Un entretien avec Nathalie Grandjean (07:56), philosophe, dans le contexte du Covid-19.
La société néo-libérale dans laquelle nous vivons est une société du présentisme, c'est-à-dire de la tyrannie du présent, de l'urgence, dans lequel passé et futur sont considérés comme moins importants. La crise Covid est en quelque sorte une caricature de ce présentisme où toutes les décisions sont tournées vers l'ici et maintenant. A cela se superposent les confinements qui, à l'inverse, sont des temps suspendus qui servent à ralentir la circulation du virus et paradoxalement à accélérer la sortie de la crise. Nous sommes dès lors pris dans des mouvements paradoxaux, coincés entre freinage et accélération, dans une suspension du temps.

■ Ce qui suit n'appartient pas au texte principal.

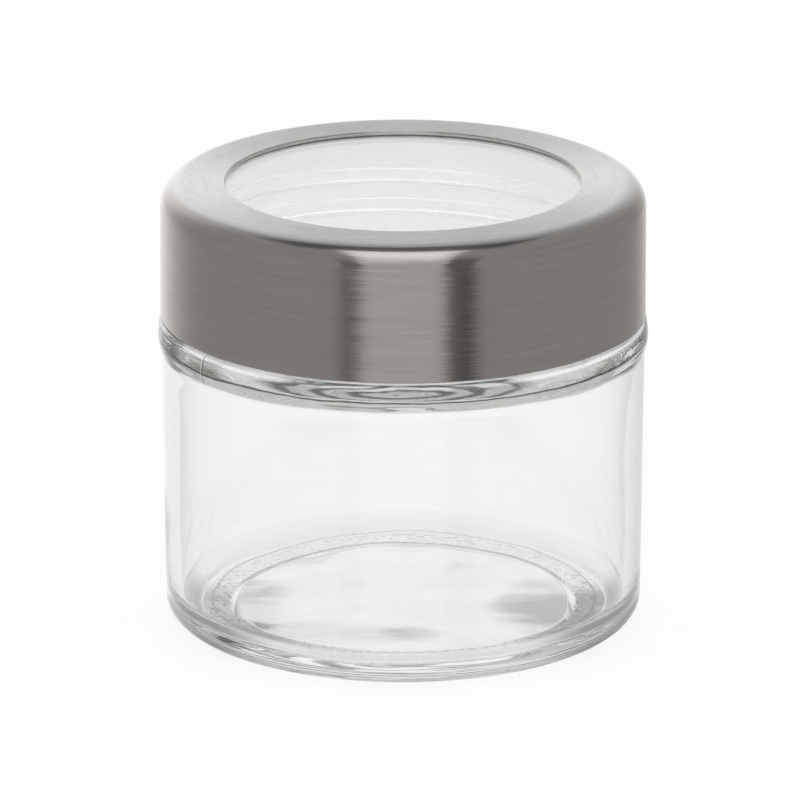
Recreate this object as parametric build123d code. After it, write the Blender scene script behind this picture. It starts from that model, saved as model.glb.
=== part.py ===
from build123d import *
from math import cos, pi, sin
import os

# Spice jar with a screw lid, turned about the Z axis, in millimetres.
# The jar stands on Z = 0 and the origin is the centre of its base.

# Whole object
total_height = 60.8
lid_diameter = 65.0
lid_height = 18.2

# Pressed steel shell of the lid
steel = 0.5
lid_draft = 0.1
lid_corner = 3.2
window_border = 8.6
hem_width = 1.35
steel_edge = 0.12

# Clear threaded insert that the shell is crimped over
shell_fit = 0.05
skirt_wall = 1.25
plate = 1.4
insert_edge = 0.3
rib_width = 0.9
rib_depth = 0.8

# Sealing ring that lies between the insert and the jar's rim
seal_thickness = 1.0
seal_overhang = 0.4
seal_edge = 0.2
seal_fit = 0.05
seal_rib_gap = 0.1

# Glass body
body_inset = 0.1
body_draft = 0.3
wall = 2.2
base_thickness = 2.6
floor_round = 3.2
heel_round = 3.2
heel_lift = 0.7
foot_inset = 5.5
foot_width = 3.1
foot_round = 0.8
foot_edge = 0.4
push_up = 0.8
push_up_slope = 1.2

# Glass bead, shoulder and neck
lid_gap = 0.35
bead_stand = 0.5
bead_height = 4.6
bead_rise = 1.6
bead_fall = 2.0
bead_slope = 0.35
bead_blend = 2.5
bead_round = 1.0
shoulder_drop = 3.6
shoulder_round = 2.0
neck_wall = 2.6
neck_root_round = 0.7
rim_round = 0.9

# Screw thread, right handed and with one start
thread_pitch = 4.23
thread_height = 1.4
thread_clearance = 0.3
thread_root = 2.6
thread_crest = 1.0
thread_bite = 0.4
rim_to_thread = 3.4
foot_to_thread = 1.7
jar_thread_turns = 1.75
insert_thread_turns = 1.25
fade_turn_share = 0.12
steps_per_turn = 36

# Radii, from the lid inwards
lid_radius = lid_diameter / 2
lid_top_radius = lid_radius - lid_draft
hole_radius = lid_top_radius - window_border
insert_radius = lid_top_radius - steel - shell_fit
skirt_radius = insert_radius - skirt_wall
jar_crest_radius = skirt_radius - thread_clearance
neck_radius = jar_crest_radius - thread_height
insert_crest_radius = neck_radius + thread_clearance
mouth_radius = neck_radius - neck_wall
rib_radius = mouth_radius - seal_overhang - seal_rib_gap - seal_fit
body_radius = lid_radius - body_inset
bead_radius = body_radius + bead_stand
heel_radius = body_radius - body_draft

# Heights, from the top down
shell_under = total_height - steel
plate_under = shell_under - plate
seal_top = plate_under - seal_fit
seal_bottom = seal_top - seal_thickness
rim_height = seal_bottom - seal_fit
lid_bottom = total_height - lid_height
insert_foot = lid_bottom + steel
shoulder_height = lid_bottom - lid_gap
bead_bottom = shoulder_height - bead_height

# The lid's thread hangs under the jar's by the width of both flanks and the clearance
flank_slope = (thread_root - thread_crest) / 2 / thread_height
flank_width = thread_root - flank_slope * (thread_height + thread_clearance)
thread_offset = flank_width + thread_clearance
jar_thread_low = rim_height - rim_to_thread - jar_thread_turns * thread_pitch
insert_thread_low = insert_foot + foot_to_thread


def turned(corners):
    """Solid of revolution of a closed outline of (radius, height, corner round) rows."""
    points = [(radius, height) for radius, height, _ in corners]
    rounds = [corner for _, _, corner in corners]
    outline = FilletPolyline(*points, radius=rounds, close=True)
    return revolve(Plane.XZ * make_face(outline), axis=Axis.Z)


def thread_section(turn, height, base, crest):
    """Flat trapezium standing on the axis plane at one point of the helix."""
    angle = 2 * pi * turn
    base_half = thread_crest / 2 + flank_slope * (thread_height + thread_bite)
    crest_half = thread_crest / 2
    rows = [
        (base, -base_half),
        (base, base_half),
        (crest, crest_half),
        (crest, -crest_half),
    ]
    corners = [(r * cos(angle), r * sin(angle), height + z) for r, z in rows]
    return make_face(Polyline(*corners, close=True))


def thread_ridge(root, outward, low, first_turn, turns):
    """Helical ridge on a wall of radius root, which fades into the wall at both ends."""
    base = root - outward * thread_bite
    steps = round(turns * steps_per_turn)
    sections = []
    for step in range(steps + 1):
        turn = turns * step / steps
        fade = min(turn, turns - turn, fade_turn_share) / fade_turn_share
        sunk = base + outward * thread_bite / 2
        crest = sunk + (root + outward * thread_height - sunk) * fade
        sections.append(
            thread_section(first_turn + turn, low + turn * thread_pitch, base, crest)
        )
    return loft(sections, ruled=True)


def glass_jar():
    """Heel, straight wall, bead, shoulder and threaded neck in one piece of glass."""
    inner_radius = body_radius - wall
    foot_radius = heel_radius - foot_inset
    foot_inner = foot_radius - foot_width
    shoulder_low = shoulder_height - shoulder_drop
    shape = turned([
        (0, push_up, 0),
        (foot_inner - push_up_slope, push_up, push_up),
        (foot_inner, 0, foot_edge),
        (foot_radius, 0, foot_round),
        (heel_radius, heel_lift, heel_round),
        (body_radius, bead_bottom, bead_blend),
        (bead_radius, bead_bottom + bead_rise, bead_blend),
        (bead_radius, shoulder_height - bead_fall, bead_blend),
        (bead_radius - bead_slope, shoulder_height, bead_round),
        (neck_radius, shoulder_height, neck_root_round),
        (neck_radius, rim_height, rim_round),
        (mouth_radius, rim_height, rim_round),
        (mouth_radius, shoulder_height, shoulder_round),
        (inner_radius, shoulder_low, shoulder_round),
        (inner_radius - body_draft, base_thickness, floor_round),
        (0, base_thickness, 0),
    ])
    return shape + thread_ridge(neck_radius, 1, jar_thread_low, 0, jar_thread_turns)


def lid_shell():
    """Drawn steel cup with the window hole in its top and its lower edge turned in."""
    inner_low = lid_radius - steel
    return turned([
        (hole_radius, shell_under, steel_edge),
        (hole_radius, total_height, steel_edge),
        (lid_top_radius, total_height, lid_corner),
        (lid_radius, lid_bottom, steel / 2),
        (lid_radius - hem_width, lid_bottom, steel_edge),
        (lid_radius - hem_width, insert_foot, steel_edge),
        (inner_low, insert_foot, 0),
        (lid_top_radius - steel, shell_under, lid_corner - steel),
    ])


def threaded_insert():
    """Clear moulding: window plate under the steel, ribbed seat and threaded skirt."""
    rib_inner = rib_radius - rib_width
    shape = turned([
        (0, shell_under, 0),
        (insert_radius, shell_under, lid_corner - steel),
        (insert_radius, insert_foot, insert_edge),
        (skirt_radius, insert_foot, insert_edge),
        (skirt_radius, plate_under, insert_edge),
        (rib_radius, plate_under, 0),
        (rib_radius, plate_under - rib_depth, insert_edge),
        (rib_inner, plate_under - rib_depth, insert_edge),
        (rib_inner, plate_under, insert_edge),
        (0, plate_under, 0),
    ])
    first_turn = (insert_thread_low + thread_offset - jar_thread_low) / thread_pitch
    ridge = thread_ridge(
        skirt_radius, -1, insert_thread_low, first_turn, insert_thread_turns
    )
    return shape + ridge


def seal_ring():
    """Flat soft ring, wider than the rim on both sides."""
    inner = rib_radius + seal_rib_gap
    outer = neck_radius + seal_overhang
    return turned([
        (inner, seal_bottom, seal_edge),
        (outer, seal_bottom, seal_edge),
        (outer, seal_top, seal_edge),
        (inner, seal_top, seal_edge),
    ])


pieces = {
    "glass_jar": glass_jar,
    "lid_shell": lid_shell,
    "threaded_insert": threaded_insert,
    "seal_ring": seal_ring,
}

os.makedirs("parts", exist_ok=True)
for name, make in pieces.items():
    solid = make()
    solid.label = name
    export_step(solid, f"parts/{name}.step")
    print(name, round(solid.volume), "mm3")
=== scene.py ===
from math import cos, pi, radians, sin

import bpy
import numpy as np
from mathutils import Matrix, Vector


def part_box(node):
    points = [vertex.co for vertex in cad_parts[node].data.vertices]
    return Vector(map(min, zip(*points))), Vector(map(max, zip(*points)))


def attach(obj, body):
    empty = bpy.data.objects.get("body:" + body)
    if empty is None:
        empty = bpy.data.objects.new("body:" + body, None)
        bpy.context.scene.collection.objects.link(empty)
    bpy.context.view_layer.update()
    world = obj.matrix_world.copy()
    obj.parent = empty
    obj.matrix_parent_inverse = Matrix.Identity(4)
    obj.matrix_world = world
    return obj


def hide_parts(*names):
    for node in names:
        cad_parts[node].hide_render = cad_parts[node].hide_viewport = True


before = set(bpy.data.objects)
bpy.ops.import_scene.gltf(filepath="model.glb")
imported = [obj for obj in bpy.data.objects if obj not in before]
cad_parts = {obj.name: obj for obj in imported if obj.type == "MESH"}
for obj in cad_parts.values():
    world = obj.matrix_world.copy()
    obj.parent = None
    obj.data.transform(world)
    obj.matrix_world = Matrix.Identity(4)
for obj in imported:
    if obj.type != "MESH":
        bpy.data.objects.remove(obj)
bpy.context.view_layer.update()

# A glass spice jar with a brushed steel screw lid. Lengths are in metres and the jar's axis is Z.
MM = 0.001

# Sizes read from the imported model
jar_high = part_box("glass_jar")[1]
shell_low, shell_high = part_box("lid_shell")
insert_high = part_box("threaded_insert")[1]
seal_low, seal_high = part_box("seal_ring")
RIM_HEIGHT = jar_high.z
BEAD_RADIUS = jar_high.x
LID_RADIUS = shell_high.x
LID_TOP = shell_high.z
LID_BOTTOM = shell_low.z
INSERT_RADIUS = insert_high.x
SEAL_RADIUS = seal_high.x

# Steel shell
STEEL = 0.5 * MM
LID_DRAFT = 0.1 * MM
LID_CORNER = 3.2 * MM
HOLE_RADIUS = 23.8 * MM
HEM_WIDTH = 1.35 * MM
STEEL_EDGE = 0.12 * MM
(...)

Un angle de lecture de la crise peut se faire à travers les temporalités multiples que nous vivons. Les temporalités sociales réduites à peau de chagrin puisque nous n'avons pratiquement plus de contact avec nos proches. Les temporalités quotidiennes empreintes d'inégalités, notamment de genre (les femmes se sont beaucoup plus occupées de l'intendance que les hommes...). Les temporalités numériques qui ont un poids très fort et qui ont pris une toute autre importance. Les temporalités médicales qui sont représentées par les courbes épidémiques, le nombre de morts et de vivants, les chiffres... Les temporalités politiques qui sont représentées par les discours politiques de gestion de la population. Et pour finir, la temporalité du virus, qui elle est inédite dans nos vies, qui suit ses propres temporalités (mutations, contagion...).